Karl Christian Planck is another German philosopher whom Steiner resurrects from oblivion and breathes life into his mode of thought. Planck tried as Hegel to approach being through thinking, but was unable to do so.

[page 62] By virtue of its own nature, thinking seems to exclude itself from any communion with being. Nevertheless, this insight into thinking's alienation from being now becomes for Planck precisely the ray of light that falls upon the world riddle and solves it. If thinking makes absolutely no claim of bearing within itself anything at all in the way of reality, if it actually is true that thinking reveals itself to be something unreal, then precisely through this fact it proves itself to be an instrument for expressing reality.
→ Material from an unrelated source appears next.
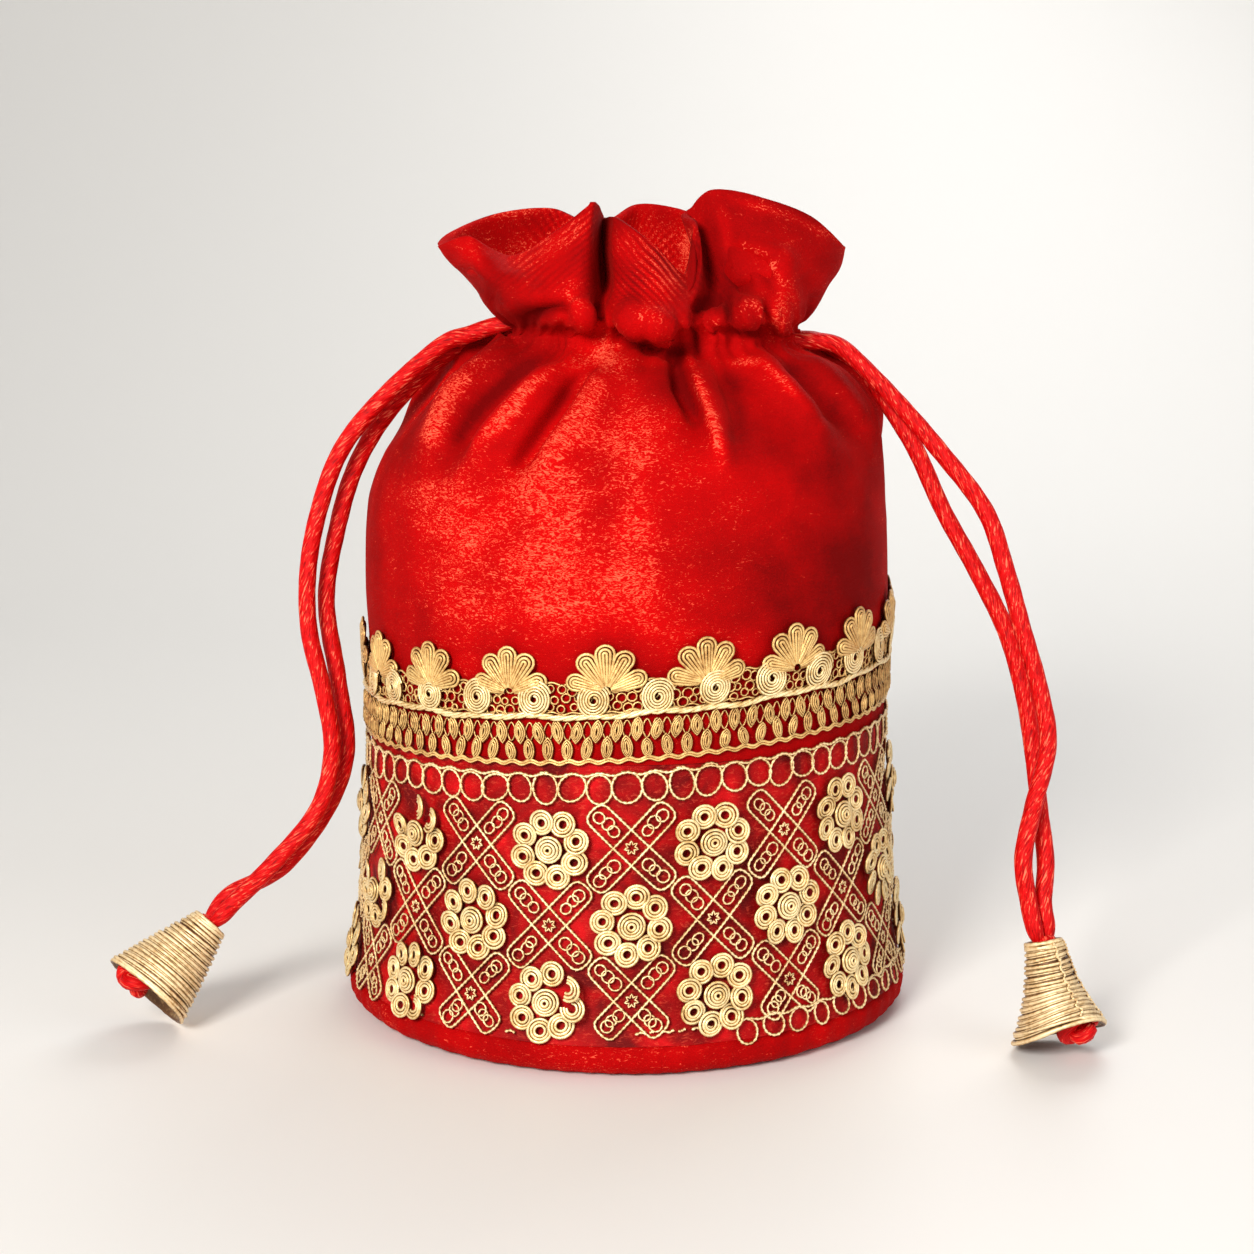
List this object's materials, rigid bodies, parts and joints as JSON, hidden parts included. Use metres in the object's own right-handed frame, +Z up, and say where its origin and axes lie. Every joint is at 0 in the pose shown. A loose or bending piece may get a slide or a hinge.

If it were itself something real, then the soul could weave only in its reality, and could not leave it again; if thinking itself is unreal, then it will not disturb the soul through any reality of its own; by thinking, man is absolutely not within any thought-reality; he is within a thought-unreality that precisely therefore does not force itself upon him with its own reality but rather expresses that reality of which it speaks. Whoever sees in thinking itself something real must, in Planck's view, give up hope of arriving at reality; since, for him, thinking must place itself between the soul and reality. If thinking itself is nothing, it can therefore also not conceal reality from our activity of knowing; then reality must be able to reveal itself in thinking.

Planck gives us an image of thinking giving itself up in order for the world to shine from its sacrifice. (Page 63) It echoes of the gift that Christ gave to the world during the Mystery of Golgotha:

Thinking gives itself up
      as Christ did:

To allow the world
      to shine
      Forth
      From His gift

To understand how Planck arrives at a picture of the world, read how he asks us to think about the Earth as we would a living tree planted in the ground. Is the trunk a reality? If that were so, we could find a living trunk without leaves or roots on the Earth, but there is no such thing to be found. To be sure we can focus our eyes only upon the trunk and call the trunk reality, but in actuality, the trunk alone has no reality. The trunk must be alive to have reality.

[page 63] It can be what it is only insofar as those growth forces arise in it at the same time which unfold the leaves, blossoms, and fruits. In the reality of the trunk one must think these forces in addition and must be aware that the bare trunk gives a picture of reality deceiving to the beholder, The fact that something or other is present to the senses is not yet proof that in this form it is also a reality, The earth, pictured as the totality of what it manifests in mineral configurations and in the facts occurring within these configurations, is no reality, Whoever wants to picture something real about the earth must picture it in such a way that its mineral realm already contains within itself the plant realm, Just as the trunk configuration of the tree includes its leaves and blossoms; yes, that within the "true earth" the animal realm and man are already present along with it.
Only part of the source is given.